=== What you have to do ===
Every line containing the word "model" needs to be found and copied.

=== Available data ===
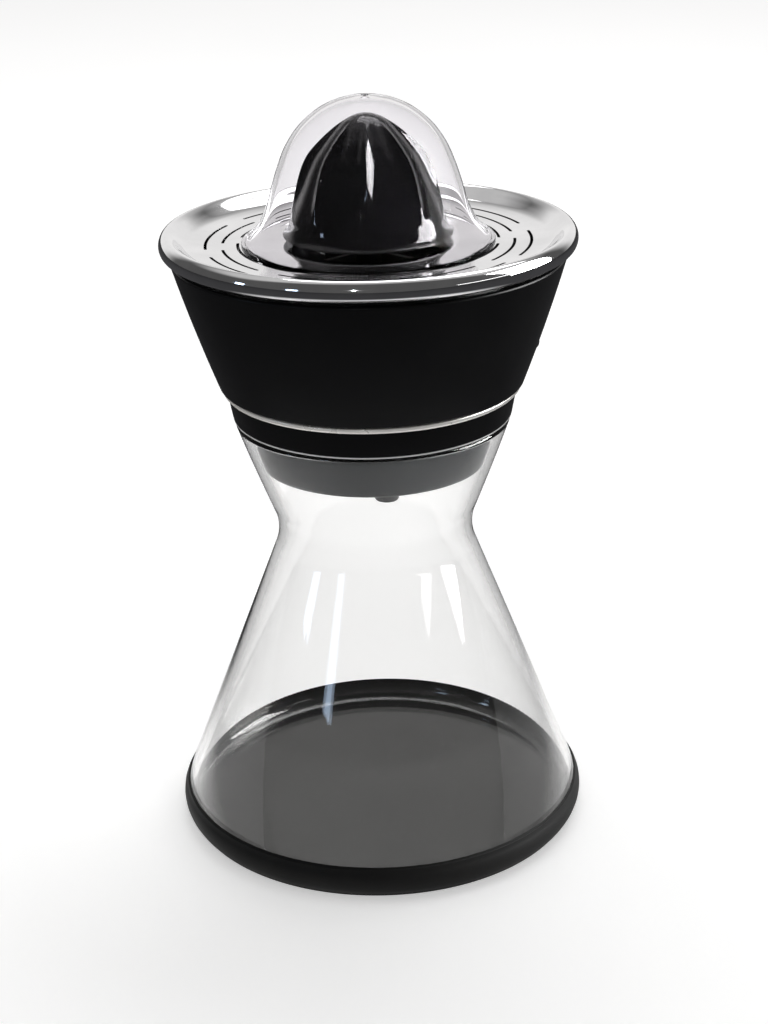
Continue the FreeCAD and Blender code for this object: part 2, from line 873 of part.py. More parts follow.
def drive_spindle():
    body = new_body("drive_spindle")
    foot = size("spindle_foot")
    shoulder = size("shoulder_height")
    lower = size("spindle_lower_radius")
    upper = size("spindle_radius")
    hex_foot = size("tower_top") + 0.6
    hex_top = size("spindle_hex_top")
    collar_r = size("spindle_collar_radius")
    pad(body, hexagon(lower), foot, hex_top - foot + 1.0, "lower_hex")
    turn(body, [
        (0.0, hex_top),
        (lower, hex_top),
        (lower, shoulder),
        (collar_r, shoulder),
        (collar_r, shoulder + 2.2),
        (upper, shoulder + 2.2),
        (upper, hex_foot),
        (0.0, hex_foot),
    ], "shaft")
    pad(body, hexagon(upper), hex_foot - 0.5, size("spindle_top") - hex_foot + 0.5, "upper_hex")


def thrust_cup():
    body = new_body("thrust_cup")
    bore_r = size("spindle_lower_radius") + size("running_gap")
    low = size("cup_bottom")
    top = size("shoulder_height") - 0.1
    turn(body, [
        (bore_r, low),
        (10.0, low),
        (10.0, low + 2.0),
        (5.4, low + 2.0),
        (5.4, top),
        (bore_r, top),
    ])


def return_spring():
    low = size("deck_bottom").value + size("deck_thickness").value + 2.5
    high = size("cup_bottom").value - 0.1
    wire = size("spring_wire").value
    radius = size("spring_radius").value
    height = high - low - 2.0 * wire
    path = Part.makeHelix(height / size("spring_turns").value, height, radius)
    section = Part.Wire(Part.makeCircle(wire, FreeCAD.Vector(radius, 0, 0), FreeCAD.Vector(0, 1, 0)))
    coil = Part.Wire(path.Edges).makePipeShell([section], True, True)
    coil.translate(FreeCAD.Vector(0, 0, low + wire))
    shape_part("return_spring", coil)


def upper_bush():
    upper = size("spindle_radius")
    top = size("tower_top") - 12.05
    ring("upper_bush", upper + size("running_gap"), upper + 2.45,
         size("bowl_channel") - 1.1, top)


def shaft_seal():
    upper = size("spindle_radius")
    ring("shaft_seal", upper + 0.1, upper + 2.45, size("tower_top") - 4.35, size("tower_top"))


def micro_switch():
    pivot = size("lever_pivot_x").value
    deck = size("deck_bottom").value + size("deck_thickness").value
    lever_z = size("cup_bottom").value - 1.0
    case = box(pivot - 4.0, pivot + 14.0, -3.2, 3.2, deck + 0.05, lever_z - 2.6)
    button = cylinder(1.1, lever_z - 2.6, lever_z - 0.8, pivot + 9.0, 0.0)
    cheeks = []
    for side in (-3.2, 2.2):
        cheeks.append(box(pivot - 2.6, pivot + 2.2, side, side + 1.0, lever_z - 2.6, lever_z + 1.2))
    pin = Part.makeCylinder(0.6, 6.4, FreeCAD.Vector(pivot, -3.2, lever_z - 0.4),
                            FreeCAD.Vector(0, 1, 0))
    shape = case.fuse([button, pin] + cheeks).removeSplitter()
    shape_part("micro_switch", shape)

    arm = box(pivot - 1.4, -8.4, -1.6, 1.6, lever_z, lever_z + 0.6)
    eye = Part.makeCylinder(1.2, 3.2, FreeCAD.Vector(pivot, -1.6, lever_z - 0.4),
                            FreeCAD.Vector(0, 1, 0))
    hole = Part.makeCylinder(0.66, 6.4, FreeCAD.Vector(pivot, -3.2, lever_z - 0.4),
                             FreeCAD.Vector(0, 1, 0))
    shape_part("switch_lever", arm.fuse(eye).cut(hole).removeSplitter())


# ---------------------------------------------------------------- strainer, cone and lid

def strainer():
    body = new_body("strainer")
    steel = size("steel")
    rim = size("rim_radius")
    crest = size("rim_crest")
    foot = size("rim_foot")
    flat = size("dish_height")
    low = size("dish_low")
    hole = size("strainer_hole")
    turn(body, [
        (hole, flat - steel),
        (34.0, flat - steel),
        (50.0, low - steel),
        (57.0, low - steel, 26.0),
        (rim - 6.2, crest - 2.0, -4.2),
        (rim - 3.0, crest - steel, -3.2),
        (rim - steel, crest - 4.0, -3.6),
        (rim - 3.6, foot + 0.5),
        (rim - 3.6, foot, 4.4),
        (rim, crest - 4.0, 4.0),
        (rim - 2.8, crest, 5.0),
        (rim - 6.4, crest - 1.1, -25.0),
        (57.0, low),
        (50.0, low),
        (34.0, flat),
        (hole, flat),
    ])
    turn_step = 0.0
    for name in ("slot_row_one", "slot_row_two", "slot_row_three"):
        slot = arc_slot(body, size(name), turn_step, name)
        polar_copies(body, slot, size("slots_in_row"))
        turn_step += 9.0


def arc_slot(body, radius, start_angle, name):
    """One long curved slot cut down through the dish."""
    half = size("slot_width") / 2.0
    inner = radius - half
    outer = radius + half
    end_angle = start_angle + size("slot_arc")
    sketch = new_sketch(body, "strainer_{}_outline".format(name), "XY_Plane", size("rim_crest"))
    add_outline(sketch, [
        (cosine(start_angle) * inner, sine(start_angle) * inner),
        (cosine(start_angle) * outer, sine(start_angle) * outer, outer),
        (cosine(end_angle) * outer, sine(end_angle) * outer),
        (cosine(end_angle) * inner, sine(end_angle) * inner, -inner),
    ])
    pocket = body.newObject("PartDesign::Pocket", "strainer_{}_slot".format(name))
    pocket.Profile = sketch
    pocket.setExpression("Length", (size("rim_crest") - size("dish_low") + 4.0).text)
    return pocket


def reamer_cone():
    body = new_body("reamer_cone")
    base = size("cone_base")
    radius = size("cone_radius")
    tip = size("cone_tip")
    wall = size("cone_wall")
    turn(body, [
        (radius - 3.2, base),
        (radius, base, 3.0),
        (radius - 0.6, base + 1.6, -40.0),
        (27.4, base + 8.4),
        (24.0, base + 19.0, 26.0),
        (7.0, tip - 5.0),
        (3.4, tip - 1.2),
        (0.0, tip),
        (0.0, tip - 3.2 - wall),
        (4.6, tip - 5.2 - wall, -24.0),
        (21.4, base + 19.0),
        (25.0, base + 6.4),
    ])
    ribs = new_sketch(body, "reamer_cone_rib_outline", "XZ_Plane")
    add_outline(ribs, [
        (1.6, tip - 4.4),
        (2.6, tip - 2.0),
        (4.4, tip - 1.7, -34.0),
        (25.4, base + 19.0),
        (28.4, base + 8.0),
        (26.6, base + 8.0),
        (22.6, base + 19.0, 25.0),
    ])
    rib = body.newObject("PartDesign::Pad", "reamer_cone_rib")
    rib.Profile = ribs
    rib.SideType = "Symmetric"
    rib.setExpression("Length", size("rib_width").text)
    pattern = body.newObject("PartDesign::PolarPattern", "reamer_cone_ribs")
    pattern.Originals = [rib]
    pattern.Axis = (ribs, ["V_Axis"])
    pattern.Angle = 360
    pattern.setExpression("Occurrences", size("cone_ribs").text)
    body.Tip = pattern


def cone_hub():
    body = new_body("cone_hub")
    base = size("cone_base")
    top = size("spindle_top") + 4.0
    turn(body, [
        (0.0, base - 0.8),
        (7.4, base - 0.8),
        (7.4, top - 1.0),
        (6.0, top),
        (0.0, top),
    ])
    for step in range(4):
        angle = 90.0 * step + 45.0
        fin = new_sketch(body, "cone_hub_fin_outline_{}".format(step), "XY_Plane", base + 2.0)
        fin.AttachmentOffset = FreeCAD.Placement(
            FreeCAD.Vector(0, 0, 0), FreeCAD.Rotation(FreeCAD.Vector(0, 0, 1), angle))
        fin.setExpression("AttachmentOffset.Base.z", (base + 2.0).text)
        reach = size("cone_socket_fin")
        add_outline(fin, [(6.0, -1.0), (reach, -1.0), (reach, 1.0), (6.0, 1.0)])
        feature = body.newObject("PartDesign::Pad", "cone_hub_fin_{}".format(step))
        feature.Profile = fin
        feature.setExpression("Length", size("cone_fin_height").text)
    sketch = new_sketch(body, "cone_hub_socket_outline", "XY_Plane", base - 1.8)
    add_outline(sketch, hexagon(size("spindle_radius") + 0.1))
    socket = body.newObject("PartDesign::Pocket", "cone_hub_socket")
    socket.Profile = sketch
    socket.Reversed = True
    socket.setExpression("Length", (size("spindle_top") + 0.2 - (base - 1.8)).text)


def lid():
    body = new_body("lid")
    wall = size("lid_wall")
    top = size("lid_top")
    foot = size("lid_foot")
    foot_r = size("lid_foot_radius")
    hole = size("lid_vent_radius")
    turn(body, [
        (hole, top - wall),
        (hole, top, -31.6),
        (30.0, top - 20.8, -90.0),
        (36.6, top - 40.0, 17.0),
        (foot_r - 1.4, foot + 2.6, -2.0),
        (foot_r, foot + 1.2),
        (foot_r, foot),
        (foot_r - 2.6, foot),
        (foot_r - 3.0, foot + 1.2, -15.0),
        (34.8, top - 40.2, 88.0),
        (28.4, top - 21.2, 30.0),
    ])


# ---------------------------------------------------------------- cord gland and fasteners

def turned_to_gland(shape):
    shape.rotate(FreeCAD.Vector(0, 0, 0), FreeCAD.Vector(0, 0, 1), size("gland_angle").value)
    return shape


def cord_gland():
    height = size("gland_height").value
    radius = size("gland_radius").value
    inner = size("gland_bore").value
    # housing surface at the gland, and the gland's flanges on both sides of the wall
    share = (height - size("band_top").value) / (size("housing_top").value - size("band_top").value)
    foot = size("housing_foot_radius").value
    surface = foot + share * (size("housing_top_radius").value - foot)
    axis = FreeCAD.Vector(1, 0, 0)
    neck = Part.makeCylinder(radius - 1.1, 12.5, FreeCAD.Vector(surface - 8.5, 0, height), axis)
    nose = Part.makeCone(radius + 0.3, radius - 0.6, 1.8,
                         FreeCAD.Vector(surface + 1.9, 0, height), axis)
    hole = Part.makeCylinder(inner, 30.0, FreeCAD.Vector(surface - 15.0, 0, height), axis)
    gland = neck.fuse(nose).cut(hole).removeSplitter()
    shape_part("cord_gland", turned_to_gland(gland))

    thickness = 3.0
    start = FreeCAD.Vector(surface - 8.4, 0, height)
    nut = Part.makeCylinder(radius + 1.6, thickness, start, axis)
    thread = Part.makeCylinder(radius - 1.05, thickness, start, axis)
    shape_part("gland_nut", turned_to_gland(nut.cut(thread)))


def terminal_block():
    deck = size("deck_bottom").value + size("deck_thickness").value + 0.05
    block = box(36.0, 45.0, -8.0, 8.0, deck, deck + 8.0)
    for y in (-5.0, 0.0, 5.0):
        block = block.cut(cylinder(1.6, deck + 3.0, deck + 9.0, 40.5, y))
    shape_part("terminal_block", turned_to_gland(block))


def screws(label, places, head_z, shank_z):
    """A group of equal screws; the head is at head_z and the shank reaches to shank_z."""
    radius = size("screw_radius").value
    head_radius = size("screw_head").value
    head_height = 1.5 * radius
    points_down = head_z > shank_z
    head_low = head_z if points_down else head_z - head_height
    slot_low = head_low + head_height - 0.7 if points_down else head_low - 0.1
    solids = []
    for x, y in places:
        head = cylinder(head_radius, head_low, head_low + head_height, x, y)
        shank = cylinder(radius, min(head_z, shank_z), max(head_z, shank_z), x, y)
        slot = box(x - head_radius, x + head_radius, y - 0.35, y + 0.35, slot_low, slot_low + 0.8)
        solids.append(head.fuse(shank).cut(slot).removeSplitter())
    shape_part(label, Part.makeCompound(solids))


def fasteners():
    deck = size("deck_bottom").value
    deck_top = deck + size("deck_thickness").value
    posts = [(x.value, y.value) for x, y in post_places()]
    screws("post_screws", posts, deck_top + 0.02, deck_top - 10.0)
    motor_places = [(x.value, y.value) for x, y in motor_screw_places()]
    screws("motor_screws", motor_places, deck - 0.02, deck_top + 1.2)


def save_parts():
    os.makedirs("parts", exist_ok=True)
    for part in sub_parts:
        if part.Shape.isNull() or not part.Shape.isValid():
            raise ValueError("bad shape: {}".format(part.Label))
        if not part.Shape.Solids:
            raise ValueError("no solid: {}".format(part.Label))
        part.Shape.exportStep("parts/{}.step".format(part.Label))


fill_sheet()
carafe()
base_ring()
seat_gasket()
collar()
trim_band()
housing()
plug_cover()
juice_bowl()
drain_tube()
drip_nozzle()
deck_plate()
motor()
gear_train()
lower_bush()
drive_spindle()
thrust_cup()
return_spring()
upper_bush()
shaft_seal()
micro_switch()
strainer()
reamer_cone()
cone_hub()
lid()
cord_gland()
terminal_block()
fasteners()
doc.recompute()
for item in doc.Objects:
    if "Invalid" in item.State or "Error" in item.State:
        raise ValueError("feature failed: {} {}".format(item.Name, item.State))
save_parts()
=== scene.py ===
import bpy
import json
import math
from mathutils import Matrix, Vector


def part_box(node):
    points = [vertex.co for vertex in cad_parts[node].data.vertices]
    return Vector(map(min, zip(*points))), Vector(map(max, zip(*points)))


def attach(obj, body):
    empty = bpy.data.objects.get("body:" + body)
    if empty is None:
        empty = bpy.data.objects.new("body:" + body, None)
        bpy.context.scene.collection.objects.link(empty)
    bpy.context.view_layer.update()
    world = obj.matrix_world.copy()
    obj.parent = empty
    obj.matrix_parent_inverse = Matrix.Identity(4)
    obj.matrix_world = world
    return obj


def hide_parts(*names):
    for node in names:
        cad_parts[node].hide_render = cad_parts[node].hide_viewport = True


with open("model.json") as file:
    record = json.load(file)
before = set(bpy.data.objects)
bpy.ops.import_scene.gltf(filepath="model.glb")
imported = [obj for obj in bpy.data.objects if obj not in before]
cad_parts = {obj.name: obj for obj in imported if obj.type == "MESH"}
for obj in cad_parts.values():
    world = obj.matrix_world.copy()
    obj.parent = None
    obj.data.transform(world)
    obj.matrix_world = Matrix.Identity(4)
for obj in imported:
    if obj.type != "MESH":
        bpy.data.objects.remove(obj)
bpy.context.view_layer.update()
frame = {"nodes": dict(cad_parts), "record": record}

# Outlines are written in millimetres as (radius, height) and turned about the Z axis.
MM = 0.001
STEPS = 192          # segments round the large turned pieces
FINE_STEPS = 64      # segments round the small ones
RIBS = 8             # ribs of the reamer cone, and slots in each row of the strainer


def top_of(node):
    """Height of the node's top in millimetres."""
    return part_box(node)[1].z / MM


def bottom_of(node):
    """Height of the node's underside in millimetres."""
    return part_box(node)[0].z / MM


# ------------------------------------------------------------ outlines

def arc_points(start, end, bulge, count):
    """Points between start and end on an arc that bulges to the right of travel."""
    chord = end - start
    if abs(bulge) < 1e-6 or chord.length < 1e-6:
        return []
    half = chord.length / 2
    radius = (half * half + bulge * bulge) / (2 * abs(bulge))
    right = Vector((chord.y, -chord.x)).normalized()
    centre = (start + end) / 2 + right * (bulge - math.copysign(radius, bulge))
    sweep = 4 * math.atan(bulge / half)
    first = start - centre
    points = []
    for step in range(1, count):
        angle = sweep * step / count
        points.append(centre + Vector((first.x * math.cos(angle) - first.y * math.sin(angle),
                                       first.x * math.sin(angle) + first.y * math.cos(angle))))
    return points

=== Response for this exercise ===
with open("model.json") as file:
bpy.ops.import_scene.gltf(filepath="model.glb")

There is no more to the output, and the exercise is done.